● **What the exercise asks**
Copy verbatim the block of lines in the entries below whose first line contains "front_shutters();" and whose last line contains "points = [vertex.co". Leave out all other lines.

** START Information supplied **

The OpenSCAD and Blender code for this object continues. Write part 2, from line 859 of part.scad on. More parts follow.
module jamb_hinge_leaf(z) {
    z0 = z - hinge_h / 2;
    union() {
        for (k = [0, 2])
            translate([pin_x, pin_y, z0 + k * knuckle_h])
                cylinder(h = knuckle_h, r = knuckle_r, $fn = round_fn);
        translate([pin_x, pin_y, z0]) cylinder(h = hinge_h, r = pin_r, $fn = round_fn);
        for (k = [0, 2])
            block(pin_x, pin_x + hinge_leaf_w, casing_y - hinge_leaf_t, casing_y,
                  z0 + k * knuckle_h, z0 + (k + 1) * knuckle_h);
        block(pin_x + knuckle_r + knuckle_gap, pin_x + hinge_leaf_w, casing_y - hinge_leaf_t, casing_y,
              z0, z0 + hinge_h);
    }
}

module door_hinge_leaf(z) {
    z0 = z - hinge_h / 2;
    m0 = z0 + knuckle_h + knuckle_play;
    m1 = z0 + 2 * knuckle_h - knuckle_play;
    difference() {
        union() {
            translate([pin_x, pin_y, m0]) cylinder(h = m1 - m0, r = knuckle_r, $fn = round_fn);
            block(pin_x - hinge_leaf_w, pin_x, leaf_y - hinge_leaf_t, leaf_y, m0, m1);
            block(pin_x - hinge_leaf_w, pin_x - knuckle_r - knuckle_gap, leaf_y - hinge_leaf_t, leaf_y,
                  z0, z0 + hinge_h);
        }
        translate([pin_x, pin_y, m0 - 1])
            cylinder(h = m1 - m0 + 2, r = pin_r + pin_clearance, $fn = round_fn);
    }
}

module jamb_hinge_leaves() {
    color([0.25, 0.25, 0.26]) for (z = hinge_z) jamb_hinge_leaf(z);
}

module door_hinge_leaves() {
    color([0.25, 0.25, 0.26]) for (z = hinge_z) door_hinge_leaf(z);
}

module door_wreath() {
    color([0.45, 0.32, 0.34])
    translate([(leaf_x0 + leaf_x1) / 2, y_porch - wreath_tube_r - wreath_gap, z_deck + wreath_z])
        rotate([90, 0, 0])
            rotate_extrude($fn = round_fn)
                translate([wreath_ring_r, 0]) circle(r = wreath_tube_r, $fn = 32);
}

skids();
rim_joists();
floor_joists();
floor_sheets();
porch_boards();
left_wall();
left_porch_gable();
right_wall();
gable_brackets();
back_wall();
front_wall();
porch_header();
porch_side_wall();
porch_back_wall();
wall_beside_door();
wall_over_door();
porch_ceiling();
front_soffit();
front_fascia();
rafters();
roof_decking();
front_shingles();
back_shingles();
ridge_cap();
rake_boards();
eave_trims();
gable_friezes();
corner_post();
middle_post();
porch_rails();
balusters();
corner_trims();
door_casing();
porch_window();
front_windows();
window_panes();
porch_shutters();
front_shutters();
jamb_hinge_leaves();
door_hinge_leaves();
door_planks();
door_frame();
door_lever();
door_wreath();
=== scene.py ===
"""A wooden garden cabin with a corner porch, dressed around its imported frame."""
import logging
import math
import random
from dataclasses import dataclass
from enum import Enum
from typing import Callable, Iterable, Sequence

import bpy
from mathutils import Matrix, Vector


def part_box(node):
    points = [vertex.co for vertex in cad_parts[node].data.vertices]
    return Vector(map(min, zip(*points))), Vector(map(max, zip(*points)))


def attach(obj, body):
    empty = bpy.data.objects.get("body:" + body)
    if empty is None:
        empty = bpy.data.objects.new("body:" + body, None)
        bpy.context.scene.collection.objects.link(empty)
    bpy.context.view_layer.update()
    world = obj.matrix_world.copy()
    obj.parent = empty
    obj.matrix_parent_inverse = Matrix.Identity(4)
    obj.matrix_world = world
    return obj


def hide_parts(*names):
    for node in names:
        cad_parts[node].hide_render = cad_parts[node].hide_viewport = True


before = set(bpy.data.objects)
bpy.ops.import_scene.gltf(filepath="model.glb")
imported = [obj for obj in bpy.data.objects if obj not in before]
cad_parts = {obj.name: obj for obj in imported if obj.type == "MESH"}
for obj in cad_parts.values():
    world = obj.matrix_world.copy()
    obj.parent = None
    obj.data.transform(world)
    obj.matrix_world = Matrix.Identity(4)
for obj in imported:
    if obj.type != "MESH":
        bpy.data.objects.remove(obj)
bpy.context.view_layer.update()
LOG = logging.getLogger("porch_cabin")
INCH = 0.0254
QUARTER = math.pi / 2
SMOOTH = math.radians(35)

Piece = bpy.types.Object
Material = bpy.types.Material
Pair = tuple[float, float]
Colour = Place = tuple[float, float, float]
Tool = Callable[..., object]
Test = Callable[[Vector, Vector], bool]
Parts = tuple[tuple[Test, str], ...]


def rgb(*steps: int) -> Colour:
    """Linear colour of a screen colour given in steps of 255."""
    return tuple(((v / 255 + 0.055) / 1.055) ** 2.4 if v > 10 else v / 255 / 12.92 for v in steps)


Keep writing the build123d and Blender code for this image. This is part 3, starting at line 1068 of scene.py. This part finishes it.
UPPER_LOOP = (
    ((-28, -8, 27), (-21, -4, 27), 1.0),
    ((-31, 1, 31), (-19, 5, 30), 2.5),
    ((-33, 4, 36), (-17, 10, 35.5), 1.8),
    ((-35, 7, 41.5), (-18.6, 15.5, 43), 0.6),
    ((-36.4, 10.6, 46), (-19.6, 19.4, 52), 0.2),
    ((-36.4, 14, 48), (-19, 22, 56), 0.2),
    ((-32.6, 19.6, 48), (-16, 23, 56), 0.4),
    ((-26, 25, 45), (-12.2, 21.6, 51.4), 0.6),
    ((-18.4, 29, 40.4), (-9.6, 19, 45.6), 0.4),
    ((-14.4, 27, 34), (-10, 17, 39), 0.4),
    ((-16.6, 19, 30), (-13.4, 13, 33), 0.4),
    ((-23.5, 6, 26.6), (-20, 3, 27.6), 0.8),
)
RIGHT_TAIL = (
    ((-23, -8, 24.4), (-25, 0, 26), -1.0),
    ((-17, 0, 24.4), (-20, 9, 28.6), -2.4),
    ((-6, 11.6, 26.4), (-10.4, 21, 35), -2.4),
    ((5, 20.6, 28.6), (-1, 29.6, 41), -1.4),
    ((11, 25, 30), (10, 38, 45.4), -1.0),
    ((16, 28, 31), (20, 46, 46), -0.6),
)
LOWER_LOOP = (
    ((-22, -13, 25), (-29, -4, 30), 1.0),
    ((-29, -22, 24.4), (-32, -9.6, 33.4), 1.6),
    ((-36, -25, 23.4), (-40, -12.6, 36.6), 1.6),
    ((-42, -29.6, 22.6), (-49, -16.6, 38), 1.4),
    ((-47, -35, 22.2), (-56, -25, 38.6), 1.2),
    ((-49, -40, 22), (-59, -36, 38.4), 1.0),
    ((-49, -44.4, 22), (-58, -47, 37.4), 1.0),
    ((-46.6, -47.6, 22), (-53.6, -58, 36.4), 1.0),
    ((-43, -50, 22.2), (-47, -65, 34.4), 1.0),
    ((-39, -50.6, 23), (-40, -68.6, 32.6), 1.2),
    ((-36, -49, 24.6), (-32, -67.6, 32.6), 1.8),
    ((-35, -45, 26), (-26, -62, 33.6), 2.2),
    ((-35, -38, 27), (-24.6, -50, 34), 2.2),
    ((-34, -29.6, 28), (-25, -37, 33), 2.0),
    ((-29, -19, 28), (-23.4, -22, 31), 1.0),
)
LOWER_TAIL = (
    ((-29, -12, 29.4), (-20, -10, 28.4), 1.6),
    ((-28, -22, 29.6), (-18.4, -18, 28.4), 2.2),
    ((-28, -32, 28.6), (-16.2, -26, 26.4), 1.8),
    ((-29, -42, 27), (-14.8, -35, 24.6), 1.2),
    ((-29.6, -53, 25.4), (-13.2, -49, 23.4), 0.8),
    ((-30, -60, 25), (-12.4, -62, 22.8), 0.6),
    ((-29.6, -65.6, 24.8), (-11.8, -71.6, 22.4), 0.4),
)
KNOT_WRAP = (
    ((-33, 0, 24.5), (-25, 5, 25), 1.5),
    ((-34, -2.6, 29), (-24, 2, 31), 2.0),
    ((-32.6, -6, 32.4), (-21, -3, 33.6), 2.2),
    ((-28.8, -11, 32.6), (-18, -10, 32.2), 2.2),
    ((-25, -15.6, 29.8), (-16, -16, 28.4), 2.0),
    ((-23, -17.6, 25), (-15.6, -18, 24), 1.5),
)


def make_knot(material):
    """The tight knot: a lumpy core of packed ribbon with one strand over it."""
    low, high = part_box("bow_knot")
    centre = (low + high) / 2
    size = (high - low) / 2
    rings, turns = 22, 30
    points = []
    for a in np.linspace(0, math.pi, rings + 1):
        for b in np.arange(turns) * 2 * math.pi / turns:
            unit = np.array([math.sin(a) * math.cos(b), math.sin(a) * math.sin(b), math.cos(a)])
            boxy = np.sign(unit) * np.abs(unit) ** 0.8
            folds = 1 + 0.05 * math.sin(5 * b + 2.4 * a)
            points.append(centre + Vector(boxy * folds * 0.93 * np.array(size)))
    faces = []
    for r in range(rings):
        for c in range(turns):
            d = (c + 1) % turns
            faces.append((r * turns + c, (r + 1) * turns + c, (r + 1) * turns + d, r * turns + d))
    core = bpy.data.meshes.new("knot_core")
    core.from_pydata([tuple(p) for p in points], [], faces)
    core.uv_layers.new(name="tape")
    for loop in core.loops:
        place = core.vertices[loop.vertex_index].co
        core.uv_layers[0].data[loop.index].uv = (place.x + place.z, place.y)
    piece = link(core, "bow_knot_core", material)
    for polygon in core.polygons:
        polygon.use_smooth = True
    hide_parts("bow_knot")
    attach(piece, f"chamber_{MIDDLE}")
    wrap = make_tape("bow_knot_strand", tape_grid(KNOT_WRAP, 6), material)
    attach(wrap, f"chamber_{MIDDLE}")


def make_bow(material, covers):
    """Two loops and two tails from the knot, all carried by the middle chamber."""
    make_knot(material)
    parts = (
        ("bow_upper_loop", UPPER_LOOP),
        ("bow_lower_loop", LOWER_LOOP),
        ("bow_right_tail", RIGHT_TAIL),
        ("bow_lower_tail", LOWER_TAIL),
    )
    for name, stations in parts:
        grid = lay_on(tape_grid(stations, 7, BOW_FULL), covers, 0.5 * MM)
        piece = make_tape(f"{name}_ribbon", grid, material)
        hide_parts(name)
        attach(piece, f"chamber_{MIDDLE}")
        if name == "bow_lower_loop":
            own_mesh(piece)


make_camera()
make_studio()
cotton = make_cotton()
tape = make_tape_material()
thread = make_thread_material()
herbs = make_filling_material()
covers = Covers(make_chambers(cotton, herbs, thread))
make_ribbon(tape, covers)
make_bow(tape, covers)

** END Information supplied **
** START Information supplied **

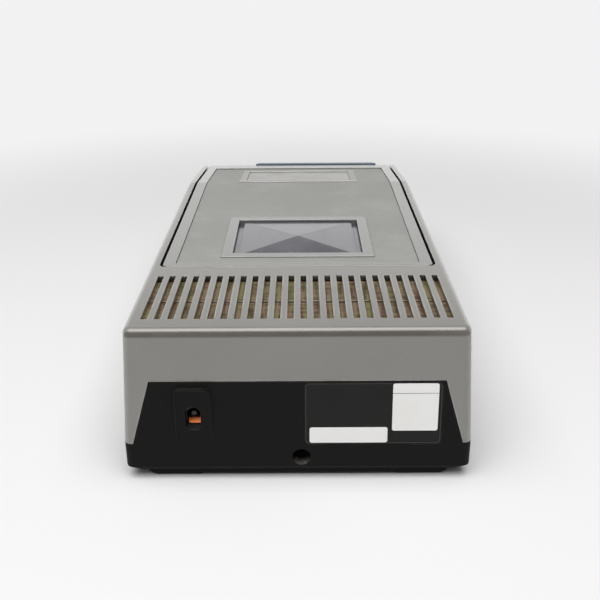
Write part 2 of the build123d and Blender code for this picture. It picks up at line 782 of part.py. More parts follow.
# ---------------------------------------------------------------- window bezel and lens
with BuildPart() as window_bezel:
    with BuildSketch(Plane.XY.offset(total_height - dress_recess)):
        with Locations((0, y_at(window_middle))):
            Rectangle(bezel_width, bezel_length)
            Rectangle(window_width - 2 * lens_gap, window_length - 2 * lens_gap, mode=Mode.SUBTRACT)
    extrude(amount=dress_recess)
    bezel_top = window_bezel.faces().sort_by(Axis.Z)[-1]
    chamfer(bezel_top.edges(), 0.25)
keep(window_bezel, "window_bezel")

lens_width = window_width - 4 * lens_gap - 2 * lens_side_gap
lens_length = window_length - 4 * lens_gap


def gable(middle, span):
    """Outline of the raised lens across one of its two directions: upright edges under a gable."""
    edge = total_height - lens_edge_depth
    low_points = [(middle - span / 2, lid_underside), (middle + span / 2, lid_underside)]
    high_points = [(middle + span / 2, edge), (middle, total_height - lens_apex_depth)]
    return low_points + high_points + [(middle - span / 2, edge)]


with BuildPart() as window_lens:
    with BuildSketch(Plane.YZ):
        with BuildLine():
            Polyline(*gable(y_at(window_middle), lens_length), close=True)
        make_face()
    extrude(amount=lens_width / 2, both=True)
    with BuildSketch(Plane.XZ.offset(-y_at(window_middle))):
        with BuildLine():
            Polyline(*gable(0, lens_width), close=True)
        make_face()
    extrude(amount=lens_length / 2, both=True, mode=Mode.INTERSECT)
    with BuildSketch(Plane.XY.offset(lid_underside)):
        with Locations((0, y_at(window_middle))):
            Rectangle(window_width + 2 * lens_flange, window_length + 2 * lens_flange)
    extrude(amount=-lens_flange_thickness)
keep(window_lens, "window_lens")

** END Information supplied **
** START Information supplied **

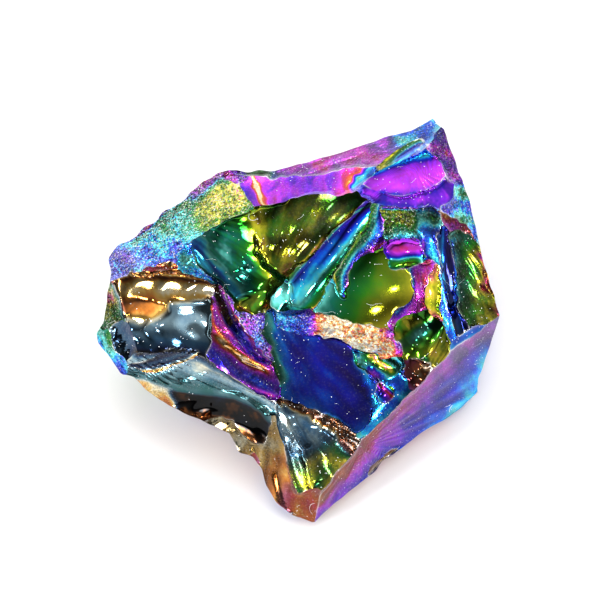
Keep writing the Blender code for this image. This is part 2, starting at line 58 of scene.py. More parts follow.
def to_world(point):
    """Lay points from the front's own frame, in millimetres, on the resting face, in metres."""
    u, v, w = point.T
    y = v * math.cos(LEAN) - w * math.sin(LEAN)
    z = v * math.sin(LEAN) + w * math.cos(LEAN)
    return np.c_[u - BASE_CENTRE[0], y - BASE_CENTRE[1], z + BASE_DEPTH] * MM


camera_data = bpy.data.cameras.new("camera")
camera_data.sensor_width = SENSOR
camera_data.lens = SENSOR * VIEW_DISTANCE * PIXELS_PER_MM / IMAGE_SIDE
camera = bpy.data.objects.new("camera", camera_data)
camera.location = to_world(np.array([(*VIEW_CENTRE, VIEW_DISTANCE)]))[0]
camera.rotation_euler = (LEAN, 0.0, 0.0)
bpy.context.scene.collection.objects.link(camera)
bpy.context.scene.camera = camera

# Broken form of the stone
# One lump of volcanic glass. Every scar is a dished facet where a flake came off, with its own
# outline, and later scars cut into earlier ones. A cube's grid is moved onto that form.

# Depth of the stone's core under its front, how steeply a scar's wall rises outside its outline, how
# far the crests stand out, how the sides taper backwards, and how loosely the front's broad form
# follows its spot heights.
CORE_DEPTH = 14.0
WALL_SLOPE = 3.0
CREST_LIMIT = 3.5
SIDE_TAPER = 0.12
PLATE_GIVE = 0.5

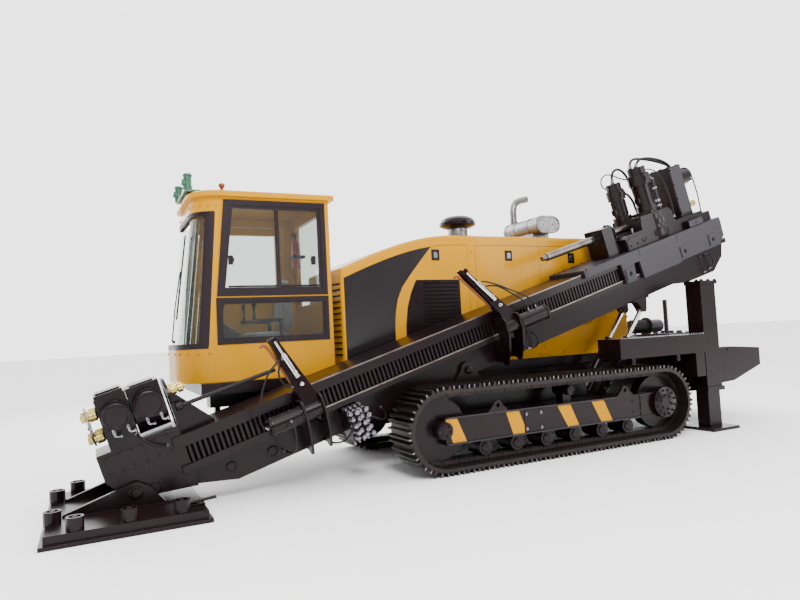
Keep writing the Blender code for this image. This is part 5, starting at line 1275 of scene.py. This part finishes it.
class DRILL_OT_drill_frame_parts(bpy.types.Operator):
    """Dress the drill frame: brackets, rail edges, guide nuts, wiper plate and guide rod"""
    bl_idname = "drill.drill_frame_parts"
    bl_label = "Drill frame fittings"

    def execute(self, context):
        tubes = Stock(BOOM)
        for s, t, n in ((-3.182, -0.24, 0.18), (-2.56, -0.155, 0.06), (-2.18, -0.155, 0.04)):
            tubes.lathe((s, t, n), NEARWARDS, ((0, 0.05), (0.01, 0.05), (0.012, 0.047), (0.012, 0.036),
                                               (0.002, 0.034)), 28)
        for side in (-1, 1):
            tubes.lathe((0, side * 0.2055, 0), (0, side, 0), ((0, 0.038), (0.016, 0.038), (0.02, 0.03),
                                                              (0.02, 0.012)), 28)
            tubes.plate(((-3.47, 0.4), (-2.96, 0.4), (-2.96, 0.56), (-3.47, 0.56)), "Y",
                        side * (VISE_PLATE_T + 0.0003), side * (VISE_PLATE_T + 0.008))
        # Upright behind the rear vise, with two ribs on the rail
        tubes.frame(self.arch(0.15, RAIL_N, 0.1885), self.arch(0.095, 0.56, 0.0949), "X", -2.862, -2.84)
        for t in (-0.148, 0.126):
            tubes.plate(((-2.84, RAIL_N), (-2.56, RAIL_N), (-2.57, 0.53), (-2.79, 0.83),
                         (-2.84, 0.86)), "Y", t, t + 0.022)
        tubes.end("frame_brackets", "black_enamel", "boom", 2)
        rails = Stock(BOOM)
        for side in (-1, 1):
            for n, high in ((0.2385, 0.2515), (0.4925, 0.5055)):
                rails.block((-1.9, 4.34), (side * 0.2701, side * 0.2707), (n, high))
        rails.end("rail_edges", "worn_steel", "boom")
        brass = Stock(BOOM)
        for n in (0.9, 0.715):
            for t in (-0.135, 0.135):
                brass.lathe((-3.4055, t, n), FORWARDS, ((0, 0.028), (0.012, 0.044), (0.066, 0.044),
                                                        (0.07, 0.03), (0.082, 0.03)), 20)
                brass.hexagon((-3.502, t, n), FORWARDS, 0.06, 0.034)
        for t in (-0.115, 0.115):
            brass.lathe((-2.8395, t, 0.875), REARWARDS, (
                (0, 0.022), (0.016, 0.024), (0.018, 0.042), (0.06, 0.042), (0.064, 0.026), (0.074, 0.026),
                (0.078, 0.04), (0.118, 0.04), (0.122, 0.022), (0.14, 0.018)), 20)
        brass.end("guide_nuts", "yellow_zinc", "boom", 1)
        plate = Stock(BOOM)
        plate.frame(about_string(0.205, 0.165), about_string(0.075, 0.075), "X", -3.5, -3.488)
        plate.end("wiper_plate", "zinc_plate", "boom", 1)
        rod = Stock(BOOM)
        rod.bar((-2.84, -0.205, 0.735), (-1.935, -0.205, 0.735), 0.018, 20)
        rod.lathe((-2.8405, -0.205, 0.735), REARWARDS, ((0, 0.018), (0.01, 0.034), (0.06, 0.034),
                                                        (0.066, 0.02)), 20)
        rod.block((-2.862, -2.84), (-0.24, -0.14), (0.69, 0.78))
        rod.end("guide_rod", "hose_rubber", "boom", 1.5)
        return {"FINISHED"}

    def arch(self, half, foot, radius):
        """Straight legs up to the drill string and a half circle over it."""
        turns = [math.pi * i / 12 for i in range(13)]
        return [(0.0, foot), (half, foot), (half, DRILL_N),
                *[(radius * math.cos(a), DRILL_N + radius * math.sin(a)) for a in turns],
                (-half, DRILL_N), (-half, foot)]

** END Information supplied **

● **Answer to this problem**
front_shutters();
jamb_hinge_leaves();
door_hinge_leaves();
door_planks();
door_frame();
door_lever();
door_wreath();
=== scene.py ===
"""A wooden garden cabin with a corner porch, dressed around its imported frame."""
import logging
import math
import random
from dataclasses import dataclass
from enum import Enum
from typing import Callable, Iterable, Sequence

import bpy
from mathutils import Matrix, Vector


def part_box(node):
    points = [vertex.co for vertex in cad_parts[node].data.vertices]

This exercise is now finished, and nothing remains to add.